3.How steady, or predictable, was employment? What about the spells of underemployment?
4.Consider Mike’s musings with his friend Stefan Bodnar about being Slovak and about work in the mill.
5.What happened to the work schedule at the Braddock steel mill as the 1930s depression deepened?
6.What benefits did the steel mill workers have?
7.What work did the Slovak women in Braddock do? The lives and labor of the female characters, especially Elena, Dorta, and Mary, are revealed throughout the book. Can you describe a day’s work for the wife of a mill worker? Why did women “take in boarders?” What was involved in “taking in boarders”?
8.How did the absence of family planning information and safe, reliable methods of birth control affect the lives of married women in Braddock?

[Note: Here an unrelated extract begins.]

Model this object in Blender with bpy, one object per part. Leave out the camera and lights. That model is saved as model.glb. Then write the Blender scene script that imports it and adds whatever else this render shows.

IV. Unionization and Politics:
1.What does Bell report about the Homestead Strike of 1892? What was the Amalgamated Association of Iron and Steel Workers?
2.Why was there no union-organizing activity at the Braddock steel mill during while Mike Dobrejcak worked there? Why didn’t Mike get involved in union organizing?
3.Why did Mike support William Jennings Bryan in the 1896 election? Why was Kracha hesitant to display a campaign poster for Bryan’s candidacy?
4.After the National Industrial Recovery Act, with section 7(A), was passed in 1933, the Braddock mill organized an Employee Representative Plan. What was this? What did Dobie and some of the other mill workers think about it? Also, the Amalgamated Association of Iron and Steel Workers began organizing in the Braddock mill. Do you understand how the ERP worked? What did the Amalgamated try to do?
5.Note the effect that the Wager Act (the National Labor Relations Act, 1935) had on prospects for union organizing.
6.What grievances did Dobie and other members of the Amalgamated have against the company by 1935?
7.What was the Steel Workers Organizing Committee and its relationship to the Congress of Industrial Organization.
8.Why does U.S. Steel finally agree to sign a contract with SWOC/CIO?